Similarly, the researchers were not the first to learn that Maori voyagers may have reached Antarctica so long ago; the feat was known in certain communities, such as those near Bluff, the southernmost town in New Zealand, Dr. Watene said. She and her colleagues relied on the archive of oral tradition to understand the early connection between Maori and Antarctica.

“People have very clear transmission roots of the knowledge and very sure methods for passing on information,” Dr. Wehi said, pushing back on the notion among some historians that oral tradition is an unreliable source.
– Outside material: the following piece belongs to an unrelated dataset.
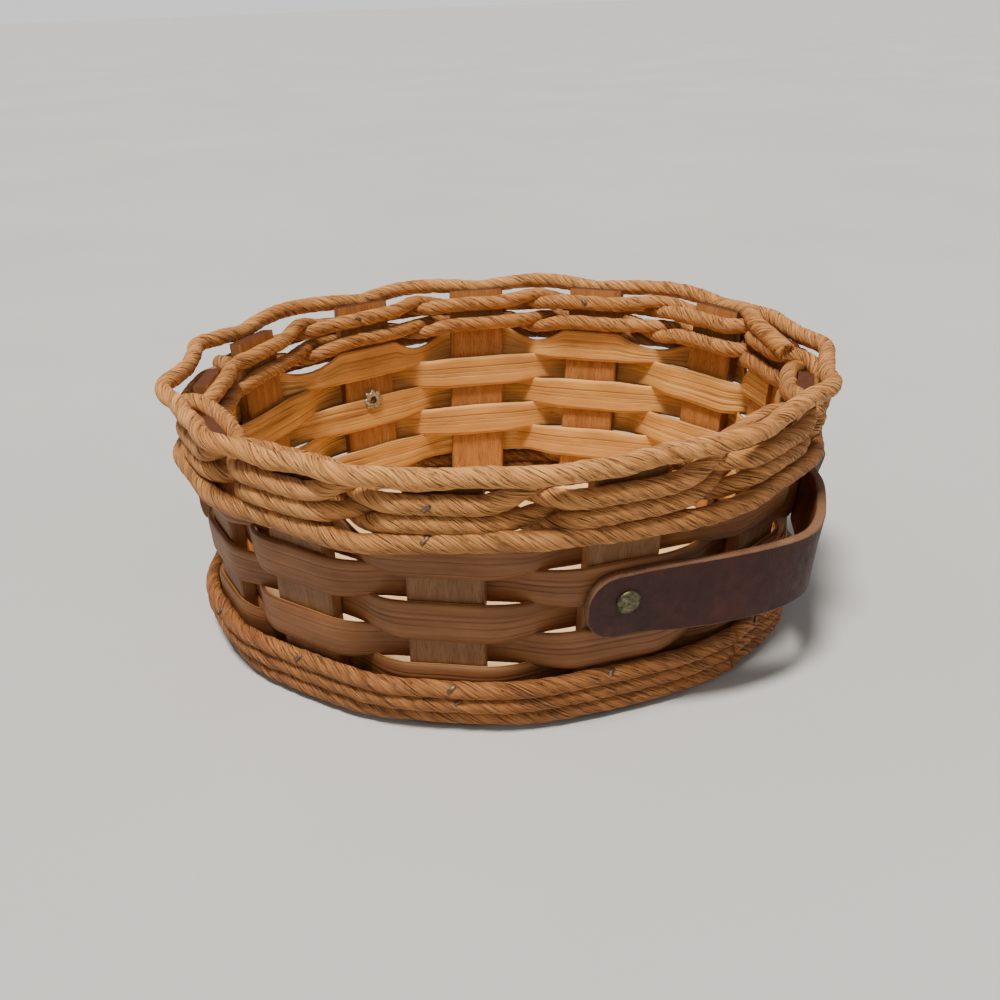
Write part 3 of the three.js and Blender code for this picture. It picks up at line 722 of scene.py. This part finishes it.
def press_staple(name, i, degrees, points, rings, axes, radius):
    """Dents a cord's rings at its point i and puts a staple there."""
    turn = math.radians(degrees)
    normal = math.cos(turn) * axes[0][i] + math.sin(turn) * axes[1][i]
    along = np.gradient(points, axis=0)[i]
    along /= np.linalg.norm(along)
    place = points[i] + normal * radius
    near = np.exp(-(np.linalg.norm(rings - place, axis=2) / STAPLE_DENT_REACH) ** 2)
    rings -= STAPLE_DENT * near[:, :, None] * normal
    staple(name, place - STAPLE_SINK * normal, normal, along)


def cut_face(points, rings):
    """The rings of a frayed cut face beyond a cord's last ring."""
    ahead = points[-1] - points[-2]
    ahead /= np.linalg.norm(ahead)
    middle = rings[-1].mean(0)
    rim = rings[-1] - middle
    extra = []
    for level, (scale, forward) in enumerate(CUT_FACE):
        ring = []
        for edge, t in zip(rim, CORD_TURNS):
            x, y = CUT_FRAY_DENSITY * math.cos(t), CUT_FRAY_DENSITY * math.sin(t)
            fray = CUT_ROUGHNESS * noise.noise(Vector((x, y, level * CUT_FRAY_CHANGE)))
            ring.append(middle + edge * scale + ahead * (forward + fray))
        extra.append(ring)
    return np.array(extra)


def cord(name, path, start, end, radius, look, lean, seed, node=None, squeeze=None, reach=3):
    """A twisted cord that stands for its solid, or a loose end with a cut face where it has none."""
    span = FOOT_RADIUS * abs(angle_at(end) - angle_at(start))
    us = np.linspace(start, end, max(int(span / CORD_STEP), 8))
    points = softened(np.array([path(u) for u in us]), reach)
    lengths = lengths_along(points)
    axes = axes_along(points, lean)
    fullness = [1.0 if node else mix(*TAIL_FULLNESS, smooth(s / lengths[-1])) for s in lengths]
    flatness = [CORD_HEIGHT * (1 - CORD_SQUEEZE * (squeeze(u) if squeeze else 0)) for u in us]
    rings = twisted_rings(points, lengths, axes, radius, seed, fullness, flatness)
    for held, u, degrees in STAPLES:
        if held == node and start < u < end:
            i = int(np.argmin(abs(us - u)))
            press_staple(f"staple_{held}_{i}", i, degrees, points, rings, axes, radius)
    if not node:
        rings = np.concatenate([rings, cut_face(points, rings)])
        beyond = CUT_RING_SPACING * np.arange(1, len(CUT_FACE) + 1)
        lengths = np.concatenate([lengths, lengths[-1] + beyond])
    obj = skin(name, rings, lengths, [look])
    if node:
        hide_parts(node)
    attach(obj, "basket")
    return obj


def ring_path(radius, height_at, bulge_at, loose_at=lambda u: 0):
    """A single cord outside the staves: heights and bulges are given all the way round."""

    def cover(k):
        middle = height_at(k)
        return SPLINT_THICKNESS + SEAT if splint_covers(k, middle - radius, middle + radius) else 0

    covers = [cover(k) for k in range(STAVE_COUNT)]

    def offset(k):
        return STAVE_THICKNESS / 2 + SEAT + covers[k % STAVE_COUNT] + radius

    def path(u):
        height = height_at(u)
        return polar(angle_at(u), strand_radius(u, height, offset, bulge_at(u)) + loose_at(u), height)

    return path


def between_nails(u):
    """The nails on either side of a place on the top cord, and the share of the way between them."""
    own = (u - TOP_NAILS[0][0]) % STAVE_COUNT + TOP_NAILS[0][0]
    nails = TOP_NAILS + [(TOP_NAILS[0][0] + STAVE_COUNT, *TOP_NAILS[0][1:])]
    for here, there in zip(nails, nails[1:]):
        if here[0] <= own <= there[0]:
            return here, there, (own - here[0]) / (there[0] - here[0])
    return nails[0], nails[1], 0.0


def top_height(u):
    here, there, share = between_nails(u)
    return mix(here[1], there[1], smooth(share)) + here[2] * math.sin(math.pi * share) ** ARCH_SHARPNESS


def top_bulge(u):
    return between_nails(u)[0][3]


def top_loose(u):
    here, there, share = between_nails(u)
    return mix(here[4], there[4], smooth(share))


def bottom_height(u):
    turns, heights = np.array(BOTTOM_HEIGHTS).T
    return float(np.interp(u % STAVE_COUNT, turns, heights))


def crossing(u):
    return math.sin(math.pi * gap_share(u)) ** 2


def twine_path(row, start):
    reach = STAVE_THICKNESS / 2 + SEAT + RIM_CORD_RADIUS

    def inside(k):
        return (k - start) % 2 == 0

    def offset(k):
        return -reach if inside(k) else reach

    def height(k):
        return row["inside"] if inside(k) else row["outside"]

    def path(u):
        k = math.floor(u)
        share = gap_share(u)
        rise = row["going_in"] if inside(k + 1) else row["coming_out"]
        z = mix(height(k), height(k + 1), smooth(share)) + rise * math.sin(math.pi * share) ** 3
        z += rim_rise(angle_at(u))
        return polar(angle_at(u), strand_radius(u, z, offset, row["bulge"]), z)

    return path


# Splint
def splint_height(passed):
    return SPLINT_FIRST_HEIGHT + SPLINT_PITCH * passed / STAVE_COUNT


def splint_edges(passed):
    middle = math.sin(math.pi * gap_share(SPLINT_FIRST_STAVE - passed))
    half = mix(SPLINT_WIDTH, SPLINT_PINCHED_WIDTH, middle ** 2) / 2
    ceiling = mix(SPLINT_TOP_AT_STAVE, SPLINT_TOP_BETWEEN, middle)
    ceiling += rim_rise(angle_at(SPLINT_FIRST_STAVE - passed))
    z = splint_height(passed)
    return z - half, min(z + half, ceiling)


def splint_covers(k, low, high):
    for passed in range(1, SPLINT_JOINTS[-1] + 1, 2):
        if (SPLINT_FIRST_STAVE - passed - k) % STAVE_COUNT == 0:
            edge_low, edge_high = splint_edges(passed)
            if edge_low < high + SEAT and edge_high > low - SEAT:
                return True
    return False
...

“Why wouldn’t we find a continent if we found the most isolated islands in the world?” asked Keolu Fox, a genetic researcher at the University of California, San Diego, who is Native Hawaiian and was not involved with the studies. Native Hawaiians and the Maori are both Polynesian peoples.

Dr. Fox pointed to a traditional double-hulled voyaging canoe built in 1975 that has sailed around the world using traditional Polynesian way-finding techniques. “Do we literally need to saddle up Hokulea to prove it to you?”

In the fall of 2020, the authors held a series of virtual seminars to bring together researchers and the Maori community to discuss this history. (The coronavirus pandemic derailed their original plan to meet in person.) Participants shared stories that expanded the team’s knowledge of existing narratives, like that of Hui Te Rangiora, and revealed numerous new ones to the participants, Dr. Watene said.

The team also consulted traditional carvings, some of which depict Hui Te Rangiora’s voyage and the presence of the southern oceans in early Polynesian seafarers’ navigational maps of the sky. And archaeologists have observed ovens, middens and stone tools on subantarctic islands dating back as early as the 14th century, suggesting that Polynesian people lived in the region for at least one summer.

The researchers found many more connections than expected in more recent history. In 1840, the Maori sailor Te Atu became the first New Zealander to sight the Antarctic Coast while aboard a United States expedition in the southern oceans. Near the turn of the 20th century, Maori sailors were recruited onto whaling expeditions for their harpooning expertise. And from the 1950s onward, three Maori men joined the New Zealand Antarctic Program as a foreman, a seaman and a diesel engineer. The engineer, Robert Sopp, carved a figurehead, inscribed with a proverb about friends, to present to McMurdo Station, one of the United States’ Antarctic outposts.